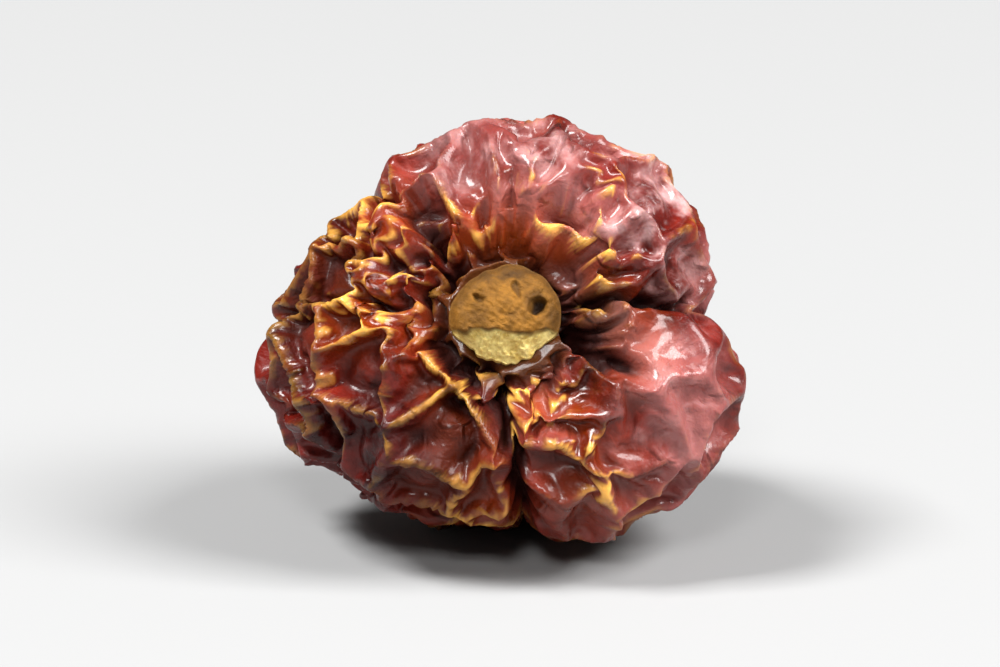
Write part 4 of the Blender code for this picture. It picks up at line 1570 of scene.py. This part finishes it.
@dataclass
class Studio:
    """A plain pale floor, soft lights and the camera. A softbox is its name, place, side and power."""

    target: Place = (0.0003, 0.0, 0.0150)
    elevation: float = math.radians(16)
    distance: float = 0.65
    lens: float = 330.0
    nearest: float = 0.01
    surround: float = 0.11
    floor_side: float = 3.0
    floor_plain: Plain = (("Base Color", Shade.PALE_FLOOR.value), ("Roughness", 0.9),
                          ("Specular IOR Level", 0.1))
    softboxes: tuple[tuple[str, Place, float, float], ...] = (
        ("key", (-0.75, -0.25, 1.35), 0.46, 38.0),
        ("right_fill", (0.85, -0.35, 1.00), 0.66, 32.0),
        ("front_fill", (-0.10, -1.10, 0.90), 0.30, 8.5),
    )

    def build_camera(self) -> None:
        """Builds the camera, in front of the pod and a little above it."""
        data = bpy.data.cameras.new("camera")
        data.lens = self.lens
        data.clip_start = self.nearest
        camera = bpy.data.objects.new("camera", data)
        target = Vector(self.target)
        away = Vector((0, -math.cos(self.elevation), math.sin(self.elevation)))
        camera.location = target + self.distance * away
        camera.rotation_euler = (-away).to_track_quat("-Z", "Y").to_euler()
        bpy.context.scene.collection.objects.link(camera)
        bpy.context.scene.camera = camera

    def build_light(self, name: str, place: Place, size: float, power: float) -> None:
        """Builds a square area light that is turned to the pod.

        Args:
            name: its name.
            place: where it is.
            size: length of its side.
            power: its power in watts.
        """
        data = bpy.data.lights.new(name, "AREA")
        data.size = size
        data.energy = power
        light = bpy.data.objects.new(name, data)
        light.location = place
        light.rotation_euler = (Vector(self.target) - Vector(place)).to_track_quat("-Z", "Y").to_euler()
        bpy.context.scene.collection.objects.link(light)

    def build_floor(self) -> None:
        """Builds a flat pale floor."""
        corners = ((-1, -1, 0), (1, -1, 0), (1, 1, 0), (-1, 1, 0))
        points = np.array(corners) * self.floor_side / 2
        floor = mesh_object("floor", points, np.array([[0, 1, 2, 3]]), {})
        material, _, shader = new_material("pale_floor")
        set_plain(shader, self.floor_plain)
        floor.data.materials.append(material)

    def build_world(self) -> None:
        """Builds an even white surround."""
        world = bpy.data.worlds.new("surround")
        world.use_nodes = True
        shader = world.node_tree.nodes["Background"]
        shader.inputs["Color"].default_value = (1, 1, 1, 1)
        shader.inputs["Strength"].default_value = self.surround
        bpy.context.scene.world = world

    def build(self) -> None:
        """Builds the camera, the floor, the surround and the lights."""
        self.build_camera()
        self.build_floor()
        self.build_world()
        for name, place, size, power in self.softboxes:
            self.build_light(name, place, size, power)
        bpy.context.scene.view_settings.view_transform = "Standard"


def main() -> None:
    """Builds the studio, the pod and the scar, and reports each piece."""
    logging.basicConfig(level=logging.INFO, format="%(name)s: %(message)s")
    Studio().build()
    lie, seat, effects = Lie(), Seat(), Effects()
    pod = Pod(lie, seat)
    skin = pod.build()
    pod.dress(skin, FleshFinish(effects))
    LOG.info("pod_skin: %d points", len(skin.data.vertices))
    scar = StemScar(lie, seat)
    cork = scar.build()
    scar.dress(cork, CorkFinish(effects))
    LOG.info("stem_scar_cork: %d points", len(cork.data.vertices))


if __name__ == "__main__":
    main()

= = =

### Exercise aim
Look at the material above and copy, word for word, its lines from the first through the one containing "pale floor, soft".

### Answer to the task
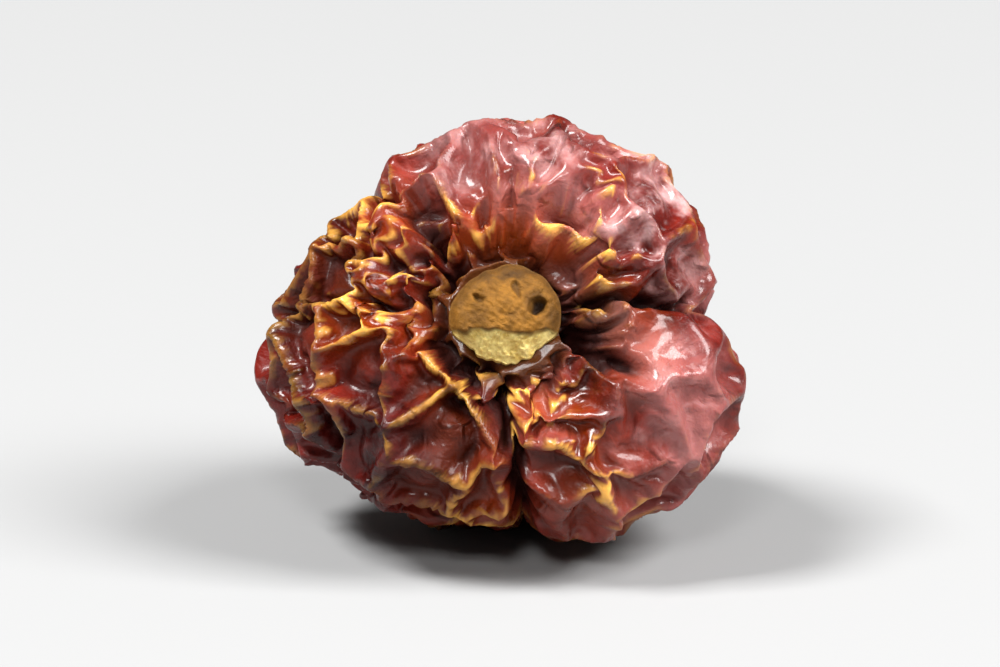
Write part 4 of the Blender code for this picture. It picks up at line 1570 of scene.py. This part finishes it.
@dataclass
class Studio:
    """A plain pale floor, soft lights and the camera. A softbox is its name, place, side and power."""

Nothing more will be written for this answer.